Knowing the way I'd missed on including her on Confess, Fletch, I tried to get my wife interested in Jerry Seinfeld's new movie, which he wrote, directed and stars in, on Friday night. Now, I do know enough about her not to hold her to watching something on the same night I first mention it (even though I did that for her on Tuesday night with a movie where her friend wrote the music. No, I'm not keeping score, why would you say that). So this was just to gauge her interest in seeing it at some point, though she probably knew, because she knows me too, that this weekend would be ideal, because it's the sort of thing I would like to review. Knowing the stakes this time, she ultimately passed.

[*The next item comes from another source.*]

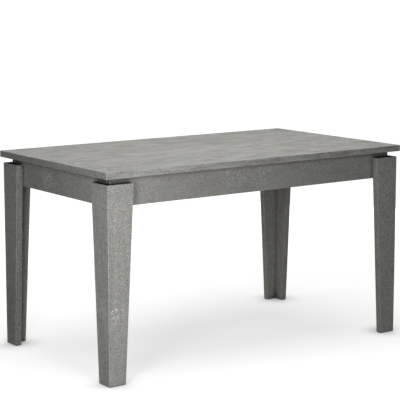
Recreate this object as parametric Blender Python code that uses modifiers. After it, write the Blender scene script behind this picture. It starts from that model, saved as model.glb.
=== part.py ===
"""Extendable dining table: a slab top on a railed frame, a leg at each corner made of two mitred boards,
and a leaf that slides out from under each end of the top.

Metres, +Z up. The origin is the middle of the footprint on the floor, and +X runs along the length.
A corner is named by its signs: (1, 1) is the one at +X and +Y, which is the rear right.
"""

import bmesh
import bpy
from mathutils import Matrix, Vector

# Overall sizes
TABLE_LENGTH = 1.400
TABLE_WIDTH = 0.790
TABLE_HEIGHT = 0.775
EXTENDED_LENGTH = 1.800
TOP_THICKNESS = 0.025

# Fits
GAP = 0.0003  # between pieces that touch
SLIDE_GAP = 0.0005  # between a sliding piece and its guide
LEG_CLEARANCE = 0.001  # between a leg's top and the leaf lip that passes over it

# Legs
LEG_INSET = 0.0095  # from the edge of the top to the outer face of a leg
LEG_THICKNESS = 0.026
LEG_WIDTH_TOP = 0.110
LEG_WIDTH_FOOT = 0.070
LEG_DROP = 0.022  # from the underside of the top to the top of a leg
GLIDE_HEIGHT = 0.002
GLIDE_INSET = 0.003

# Frame
APRON_HEIGHT = 0.106
APRON_THICKNESS = 0.020
RAIL_THICKNESS = 0.022
RAIL_RISE = 0.005  # from the lower edge of the aprons to that of the rails
CORNER_BLOCK = 0.032
CORNER_BLOCK_HEIGHT = 0.056
CORNER_BLOCK_RISE = 0.004

# Leaves
LEAF_THICKNESS = 0.016
LIP_DEPTH = 0.024
LEAF_SIDE_CLEARANCE = 0.001
RUNNER_WIDTH = 0.040
RUNNER_THICKNESS = 0.004
RUNNER_SPACING = 0.400  # between the centre lines of a leaf's two runners
RUNNER_INNER_END = 0.089
RUNNER_SETBACK = 0.0043  # from the back of the lip to the outer end of the runners
RUNNER_STOP_HEIGHT = 0.008

# Fittings
STEEL_PLATE = 0.002
KEEPER_LENGTH = 0.024
KEEPER_FOOT = 0.015
BRACKET_LEG = 0.030
BRACKET_WIDTH = 0.025
BRACKET_STATION = 0.280  # of the long aprons' brackets, from the middle of the table
BOLT_RADIUS = 0.004
BOLT_FLANGE_RADIUS = 0.009
BOLT_FLANGE_THICKNESS = 0.0015
BOLT_HEAD_RADIUS = 0.0065
BOLT_HEAD_HEIGHT = 0.0065
BOLT_SOCKET_RADIUS = 0.0035
BOLT_SOCKET_DEPTH = 0.004
BOLT_DEPTH_IN_LEG = 0.018
BOLT_FROM_CORNER = 0.093  # from the outer corner of the leg
BOLT_HEIGHTS = {"lower": 0.662, "upper": 0.694}
HOLE_LEAD = 0.005  # how far a cutter starts in front of the face it cuts

# Rounded edges
TOP_EDGE = 0.0015
BOARD_EDGE = 0.0008
HIDDEN_EDGE = 0.0005

# Worked out from the sizes above
TOP_UNDERSIDE = TABLE_HEIGHT - TOP_THICKNESS
LEG_TOP = TOP_UNDERSIDE - LEG_DROP
LEG_FOOT = GLIDE_HEIGHT + GAP
LEG_CORNER = Vector((TABLE_LENGTH / 2 - LEG_INSET, TABLE_WIDTH / 2 - LEG_INSET))
FRAME_OUT = LEG_CORNER - Vector((1, 1)) * (LEG_THICKNESS + GAP)  # outer faces of the aprons
FRAME_IN = FRAME_OUT - Vector((1, 1)) * APRON_THICKNESS  # inner faces of the aprons
APRON_FOOT = TOP_UNDERSIDE - APRON_HEIGHT
LIP_FOOT = LEG_TOP + LEG_CLEARANCE
END_APRON_TOP = LIP_FOOT - SLIDE_GAP
RUNNER_FOOT = END_APRON_TOP + GAP
RUNNER_TOP = RUNNER_FOOT + RUNNER_THICKNESS
LEAF_FOOT = RUNNER_TOP + GAP
LEAF_TOP = LEAF_FOOT + LEAF_THICKNESS
LEAF_HALF_WIDTH = FRAME_IN.y - LEAF_SIDE_CLEARANCE
LEAF_TRAVEL = EXTENDED_LENGTH / 2 - FRAME_OUT.x
KEEPER_INNER_END = RUNNER_INNER_END + RUNNER_THICKNESS + LEAF_TRAVEL + GAP
KEEPER_OUTER_END = KEEPER_INNER_END + KEEPER_LENGTH
KEEPER_STATION = KEEPER_INNER_END + KEEPER_LENGTH / 2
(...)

Well, maybe we will get to watch it this weekend after all. I enjoyed it so much that I would probably watch it again tonight.
If you thought the now 70-year-old Seinfeld was past his comedic prime, you'll be surprised to note how he a) can still perform in a manner that recalls the groove he eventually found on Seinfeld, and b) he can direct! I was noting clever choices that a director would make throughout this movie. You won't be surprised that he can still write, as that was always least in doubt.
Anyway, I was laughing throughout and there was one bit that made me laugh harder than I've laughed at anything in a movie in a couple years.
As you may have gleaned, this is an apocryphal retelling of the invention of the pop tart at Kellogg's, and it's a hilarious one -- similar in approach to something like Weird: The Al Yankovic Story, but funnier I thought.
At one point, the Kellogg's team, which includes Seinfeld's character as well as very funny turns by Jim Gaffigan and Melissa McCarthy -- yes, sometimes Melissa McCarthy just needs to be directed smartly -- calls in a pair of hot shot New York advertising execs to help get just the right ad campaign for their new product. You guessed it, because this is the 1960s, the ad executives are the actual Don Draper (Hamm) and Roger Sterling (Slattery), though they are credited as "Man #1" and "Man #2." (Would that be a "mad" Man #1 and #2?) I don't believe Man #2 ever calls Man #1 "Don," but I believe Man #1 does call Man #2 "Roger."
This scene, like everything else in the movie, is funny. I won't spoil their proposed advertising campaign for the breakfast treat but it's a good one.
Sometimes coincidences are just too much for me to comprehend, though I suppose both of these movies recently coming to Netflix means that viewings on consecutive nights was slightly more likely to happen. However, in order for that to happen, it meant I had to have not seen Fletch when it came out two years ago, something I usually would have done in my attempts for completism in a given movie year, and also that my wife would not have held up the Unfrosted viewing for a night when it was convenient for her to watch it.
I had a coincidence this week with another Jon that adds further profundity to the whole concept of coincidences. It was either Wednesday or Thursday that my wife was talking about an Israeli she was working with named Shlomi, which put me in mind of Shlomo, the name of one of Hanukkah Harry's reindeer on Saturday Night Live. Hanukkah Harry was of course played by Jon Lovitz. Not an hour later, after finishing one YouTube video, I was fed another where Bill Burr was watching people do impersonations of him. One of those impersonations was by Jon Lovitz.
I might go a whole year without ever thinking of Jon Lovitz, and then twice in one day. (You could say that me having spoken the name Jon Lovitz earlier was picked up by my phone and led to a later YouTube video involving Lovitz. I don't think I'm quite paranoid enough to go there.)
Burr plays yet another John -- John F. Kennedy -- in Unfrosted, where he is also doing an impersonation, so it all comes full circle.